Challenge: Print again only this span: the line with "tipFlat.lineTo(tipStart, laceWidth / 2);", the line with "obj.data.transform(obj.matrix_world)", and all lines between them, exactly as given.

(Stored entries)

_ _ _ _ _ _ _

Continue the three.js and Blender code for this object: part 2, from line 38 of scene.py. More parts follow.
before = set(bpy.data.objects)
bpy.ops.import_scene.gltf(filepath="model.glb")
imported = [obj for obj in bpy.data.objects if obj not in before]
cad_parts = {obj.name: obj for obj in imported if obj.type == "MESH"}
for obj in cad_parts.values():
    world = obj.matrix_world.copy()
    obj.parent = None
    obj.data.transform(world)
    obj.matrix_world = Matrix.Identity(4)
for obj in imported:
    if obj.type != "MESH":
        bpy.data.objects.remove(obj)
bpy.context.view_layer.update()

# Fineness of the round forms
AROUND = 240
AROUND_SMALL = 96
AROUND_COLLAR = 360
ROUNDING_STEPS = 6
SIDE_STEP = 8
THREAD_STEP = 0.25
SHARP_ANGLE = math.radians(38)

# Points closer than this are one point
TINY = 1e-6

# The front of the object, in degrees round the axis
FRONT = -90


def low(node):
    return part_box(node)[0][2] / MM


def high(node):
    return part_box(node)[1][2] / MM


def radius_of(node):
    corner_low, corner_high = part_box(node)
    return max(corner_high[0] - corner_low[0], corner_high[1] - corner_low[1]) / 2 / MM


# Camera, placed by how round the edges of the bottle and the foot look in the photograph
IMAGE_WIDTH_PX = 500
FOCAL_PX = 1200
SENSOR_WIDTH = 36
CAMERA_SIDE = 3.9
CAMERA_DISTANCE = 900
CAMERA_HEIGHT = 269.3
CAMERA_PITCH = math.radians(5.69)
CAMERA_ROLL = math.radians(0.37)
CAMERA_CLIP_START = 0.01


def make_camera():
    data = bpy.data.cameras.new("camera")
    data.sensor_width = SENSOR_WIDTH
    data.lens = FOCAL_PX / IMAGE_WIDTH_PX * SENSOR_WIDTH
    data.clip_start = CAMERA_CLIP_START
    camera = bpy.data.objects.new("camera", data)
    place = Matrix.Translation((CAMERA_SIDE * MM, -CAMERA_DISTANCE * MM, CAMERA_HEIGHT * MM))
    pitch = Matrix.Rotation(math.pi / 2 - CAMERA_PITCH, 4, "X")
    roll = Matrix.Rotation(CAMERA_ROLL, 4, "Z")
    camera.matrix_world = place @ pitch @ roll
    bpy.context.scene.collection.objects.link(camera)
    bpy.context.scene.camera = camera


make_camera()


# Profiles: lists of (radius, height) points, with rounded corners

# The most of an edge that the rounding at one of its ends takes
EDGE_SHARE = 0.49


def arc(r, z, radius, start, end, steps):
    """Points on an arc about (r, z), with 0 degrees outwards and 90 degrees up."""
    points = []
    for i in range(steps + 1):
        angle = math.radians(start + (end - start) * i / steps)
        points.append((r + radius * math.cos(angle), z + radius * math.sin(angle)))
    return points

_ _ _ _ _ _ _

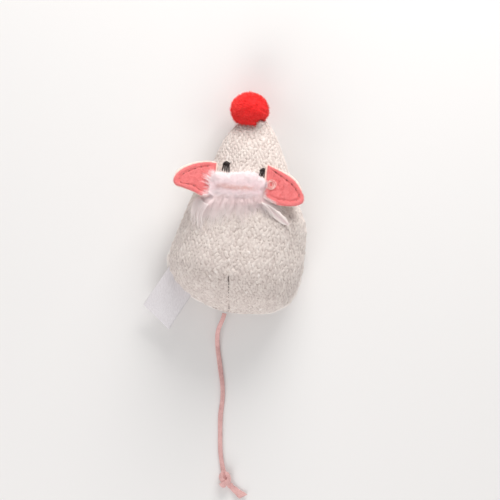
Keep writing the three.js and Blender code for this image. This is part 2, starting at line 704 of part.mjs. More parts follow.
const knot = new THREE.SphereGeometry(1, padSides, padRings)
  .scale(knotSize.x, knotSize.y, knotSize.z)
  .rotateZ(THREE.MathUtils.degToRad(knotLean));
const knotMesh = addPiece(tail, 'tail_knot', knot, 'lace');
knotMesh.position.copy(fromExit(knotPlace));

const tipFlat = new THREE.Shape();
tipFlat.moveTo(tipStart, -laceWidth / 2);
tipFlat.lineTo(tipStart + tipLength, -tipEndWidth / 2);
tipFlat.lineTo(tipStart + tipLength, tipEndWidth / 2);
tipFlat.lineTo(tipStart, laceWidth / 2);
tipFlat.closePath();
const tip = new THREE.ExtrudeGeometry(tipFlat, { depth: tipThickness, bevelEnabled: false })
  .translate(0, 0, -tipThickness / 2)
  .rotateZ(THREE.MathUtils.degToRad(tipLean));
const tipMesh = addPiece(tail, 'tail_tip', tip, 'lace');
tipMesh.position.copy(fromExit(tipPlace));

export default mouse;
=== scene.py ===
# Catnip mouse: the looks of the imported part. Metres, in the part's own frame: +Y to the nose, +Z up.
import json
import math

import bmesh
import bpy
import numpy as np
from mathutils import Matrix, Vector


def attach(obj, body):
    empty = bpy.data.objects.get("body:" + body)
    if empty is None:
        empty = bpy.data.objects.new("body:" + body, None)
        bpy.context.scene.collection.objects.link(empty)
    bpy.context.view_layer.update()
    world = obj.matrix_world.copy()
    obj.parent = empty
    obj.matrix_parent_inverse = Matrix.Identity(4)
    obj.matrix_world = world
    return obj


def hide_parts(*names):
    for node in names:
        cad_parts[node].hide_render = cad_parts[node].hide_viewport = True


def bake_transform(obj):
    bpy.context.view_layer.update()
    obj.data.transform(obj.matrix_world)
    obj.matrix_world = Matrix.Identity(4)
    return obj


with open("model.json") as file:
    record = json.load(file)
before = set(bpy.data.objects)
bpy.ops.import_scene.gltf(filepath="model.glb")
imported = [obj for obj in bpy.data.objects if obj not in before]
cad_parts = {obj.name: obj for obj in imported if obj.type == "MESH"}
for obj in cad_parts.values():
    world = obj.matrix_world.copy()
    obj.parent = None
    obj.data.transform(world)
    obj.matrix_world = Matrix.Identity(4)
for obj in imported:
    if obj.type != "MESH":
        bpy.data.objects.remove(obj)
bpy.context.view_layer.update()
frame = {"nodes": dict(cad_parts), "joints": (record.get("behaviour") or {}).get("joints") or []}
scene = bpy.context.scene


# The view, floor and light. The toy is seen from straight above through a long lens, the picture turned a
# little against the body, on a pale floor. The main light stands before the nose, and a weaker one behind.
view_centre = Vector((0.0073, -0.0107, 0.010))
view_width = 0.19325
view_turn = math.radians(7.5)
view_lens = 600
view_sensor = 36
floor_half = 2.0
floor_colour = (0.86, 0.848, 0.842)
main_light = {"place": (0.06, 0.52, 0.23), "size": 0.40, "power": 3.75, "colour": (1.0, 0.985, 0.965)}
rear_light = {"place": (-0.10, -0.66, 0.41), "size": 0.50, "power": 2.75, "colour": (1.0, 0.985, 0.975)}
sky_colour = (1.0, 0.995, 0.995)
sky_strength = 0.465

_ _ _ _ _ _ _

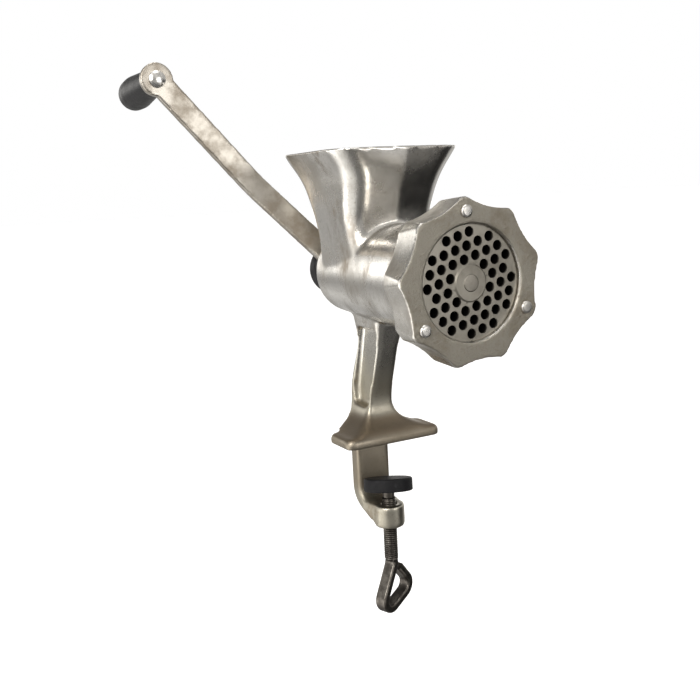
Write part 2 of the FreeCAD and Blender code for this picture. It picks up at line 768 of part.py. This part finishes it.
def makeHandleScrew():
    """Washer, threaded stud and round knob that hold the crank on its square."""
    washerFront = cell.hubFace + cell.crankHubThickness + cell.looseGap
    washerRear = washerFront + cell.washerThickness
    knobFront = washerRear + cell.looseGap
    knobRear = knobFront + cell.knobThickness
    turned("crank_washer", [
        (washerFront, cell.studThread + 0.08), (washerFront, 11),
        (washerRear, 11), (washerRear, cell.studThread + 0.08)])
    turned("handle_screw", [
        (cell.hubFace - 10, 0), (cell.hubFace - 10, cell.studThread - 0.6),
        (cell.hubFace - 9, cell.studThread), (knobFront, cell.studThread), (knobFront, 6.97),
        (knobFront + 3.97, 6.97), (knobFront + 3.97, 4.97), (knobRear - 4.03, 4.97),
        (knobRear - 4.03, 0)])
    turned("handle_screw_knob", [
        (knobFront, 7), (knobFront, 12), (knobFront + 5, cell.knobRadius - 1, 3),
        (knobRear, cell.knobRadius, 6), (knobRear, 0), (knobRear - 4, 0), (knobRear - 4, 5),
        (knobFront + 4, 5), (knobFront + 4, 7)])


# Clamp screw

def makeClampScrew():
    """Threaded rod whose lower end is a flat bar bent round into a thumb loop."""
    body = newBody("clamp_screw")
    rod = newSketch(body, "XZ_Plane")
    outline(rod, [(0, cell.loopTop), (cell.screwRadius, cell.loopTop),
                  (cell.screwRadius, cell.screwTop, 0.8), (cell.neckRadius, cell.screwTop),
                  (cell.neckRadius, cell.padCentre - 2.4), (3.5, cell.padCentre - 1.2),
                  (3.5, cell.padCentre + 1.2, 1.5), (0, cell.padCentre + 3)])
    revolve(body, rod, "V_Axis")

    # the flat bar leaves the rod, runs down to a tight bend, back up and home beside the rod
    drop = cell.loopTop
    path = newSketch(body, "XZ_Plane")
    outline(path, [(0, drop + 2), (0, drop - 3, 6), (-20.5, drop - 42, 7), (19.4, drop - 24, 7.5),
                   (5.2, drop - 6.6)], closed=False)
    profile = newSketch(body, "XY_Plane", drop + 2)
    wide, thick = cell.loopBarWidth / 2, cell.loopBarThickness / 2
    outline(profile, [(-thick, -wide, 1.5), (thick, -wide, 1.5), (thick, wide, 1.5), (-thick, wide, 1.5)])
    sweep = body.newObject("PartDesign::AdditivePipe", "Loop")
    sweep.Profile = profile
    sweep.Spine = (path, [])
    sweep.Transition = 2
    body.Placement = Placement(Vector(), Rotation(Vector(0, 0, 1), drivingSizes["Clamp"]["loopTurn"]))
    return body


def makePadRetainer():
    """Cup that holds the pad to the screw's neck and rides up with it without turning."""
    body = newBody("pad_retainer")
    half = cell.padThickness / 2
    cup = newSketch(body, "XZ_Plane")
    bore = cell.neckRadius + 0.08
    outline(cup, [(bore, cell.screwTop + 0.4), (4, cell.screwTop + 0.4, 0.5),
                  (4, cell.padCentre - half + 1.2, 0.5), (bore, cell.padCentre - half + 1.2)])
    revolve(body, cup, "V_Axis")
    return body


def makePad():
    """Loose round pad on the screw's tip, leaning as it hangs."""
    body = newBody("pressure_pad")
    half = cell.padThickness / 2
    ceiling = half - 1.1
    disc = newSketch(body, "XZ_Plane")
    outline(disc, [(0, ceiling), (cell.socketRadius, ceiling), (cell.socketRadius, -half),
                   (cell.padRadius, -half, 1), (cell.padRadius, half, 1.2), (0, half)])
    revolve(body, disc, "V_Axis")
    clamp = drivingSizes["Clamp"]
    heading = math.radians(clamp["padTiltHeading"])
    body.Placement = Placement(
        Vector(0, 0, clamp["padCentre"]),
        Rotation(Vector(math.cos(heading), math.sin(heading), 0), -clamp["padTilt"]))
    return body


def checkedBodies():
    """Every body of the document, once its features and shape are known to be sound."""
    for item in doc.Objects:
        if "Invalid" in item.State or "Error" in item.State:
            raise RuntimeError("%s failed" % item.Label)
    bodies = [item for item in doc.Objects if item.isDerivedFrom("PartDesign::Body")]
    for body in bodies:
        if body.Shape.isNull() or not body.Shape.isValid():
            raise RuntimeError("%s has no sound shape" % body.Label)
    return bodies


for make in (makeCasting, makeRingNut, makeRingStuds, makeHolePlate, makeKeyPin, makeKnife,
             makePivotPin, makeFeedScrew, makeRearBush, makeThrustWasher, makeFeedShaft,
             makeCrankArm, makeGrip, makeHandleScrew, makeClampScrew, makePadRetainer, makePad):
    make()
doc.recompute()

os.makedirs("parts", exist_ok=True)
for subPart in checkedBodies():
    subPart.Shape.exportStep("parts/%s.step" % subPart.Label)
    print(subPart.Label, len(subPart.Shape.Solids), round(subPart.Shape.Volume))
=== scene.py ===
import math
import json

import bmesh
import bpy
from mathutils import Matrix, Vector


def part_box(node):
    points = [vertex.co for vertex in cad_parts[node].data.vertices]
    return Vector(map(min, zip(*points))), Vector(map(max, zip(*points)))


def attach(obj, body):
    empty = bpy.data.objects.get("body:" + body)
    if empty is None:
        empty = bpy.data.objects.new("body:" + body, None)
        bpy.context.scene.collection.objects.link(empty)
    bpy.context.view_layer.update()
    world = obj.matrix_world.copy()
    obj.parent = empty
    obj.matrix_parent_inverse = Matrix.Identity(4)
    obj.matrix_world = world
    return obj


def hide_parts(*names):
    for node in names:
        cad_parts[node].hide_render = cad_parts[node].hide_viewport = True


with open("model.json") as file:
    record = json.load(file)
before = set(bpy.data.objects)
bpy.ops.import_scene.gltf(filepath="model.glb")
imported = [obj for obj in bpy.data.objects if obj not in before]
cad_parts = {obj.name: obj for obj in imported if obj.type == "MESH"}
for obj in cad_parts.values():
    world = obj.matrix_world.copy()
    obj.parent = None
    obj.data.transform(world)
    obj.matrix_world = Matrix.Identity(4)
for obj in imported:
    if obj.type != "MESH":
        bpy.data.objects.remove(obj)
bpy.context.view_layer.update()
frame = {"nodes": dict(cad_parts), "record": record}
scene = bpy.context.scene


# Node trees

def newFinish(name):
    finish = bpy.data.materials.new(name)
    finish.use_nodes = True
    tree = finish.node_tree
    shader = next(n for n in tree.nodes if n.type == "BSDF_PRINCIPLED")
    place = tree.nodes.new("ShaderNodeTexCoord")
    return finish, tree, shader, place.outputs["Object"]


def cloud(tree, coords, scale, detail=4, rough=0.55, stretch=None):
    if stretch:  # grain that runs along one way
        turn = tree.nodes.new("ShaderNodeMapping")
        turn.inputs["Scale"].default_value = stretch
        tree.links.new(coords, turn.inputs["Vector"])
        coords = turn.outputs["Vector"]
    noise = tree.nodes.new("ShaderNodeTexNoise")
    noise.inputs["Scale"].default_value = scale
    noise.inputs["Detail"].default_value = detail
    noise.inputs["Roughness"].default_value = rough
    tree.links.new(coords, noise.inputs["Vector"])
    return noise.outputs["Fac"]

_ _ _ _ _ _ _

The solution:
tipFlat.lineTo(tipStart, laceWidth / 2);
tipFlat.closePath();
const tip = new THREE.ExtrudeGeometry(tipFlat, { depth: tipThickness, bevelEnabled: false })
  .translate(0, 0, -tipThickness / 2)
  .rotateZ(THREE.MathUtils.degToRad(tipLean));
const tipMesh = addPiece(tail, 'tail_tip', tip, 'lace');
tipMesh.position.copy(fromExit(tipPlace));

export default mouse;
=== scene.py ===
# Catnip mouse: the looks of the imported part. Metres, in the part's own frame: +Y to the nose, +Z up.
import json
import math

import bmesh
import bpy
import numpy as np
from mathutils import Matrix, Vector


def attach(obj, body):
    empty = bpy.data.objects.get("body:" + body)
    if empty is None:
        empty = bpy.data.objects.new("body:" + body, None)
        bpy.context.scene.collection.objects.link(empty)
    bpy.context.view_layer.update()
    world = obj.matrix_world.copy()
    obj.parent = empty
    obj.matrix_parent_inverse = Matrix.Identity(4)
    obj.matrix_world = world
    return obj


def hide_parts(*names):
    for node in names:
        cad_parts[node].hide_render = cad_parts[node].hide_viewport = True


def bake_transform(obj):
    bpy.context.view_layer.update()
    obj.data.transform(obj.matrix_world)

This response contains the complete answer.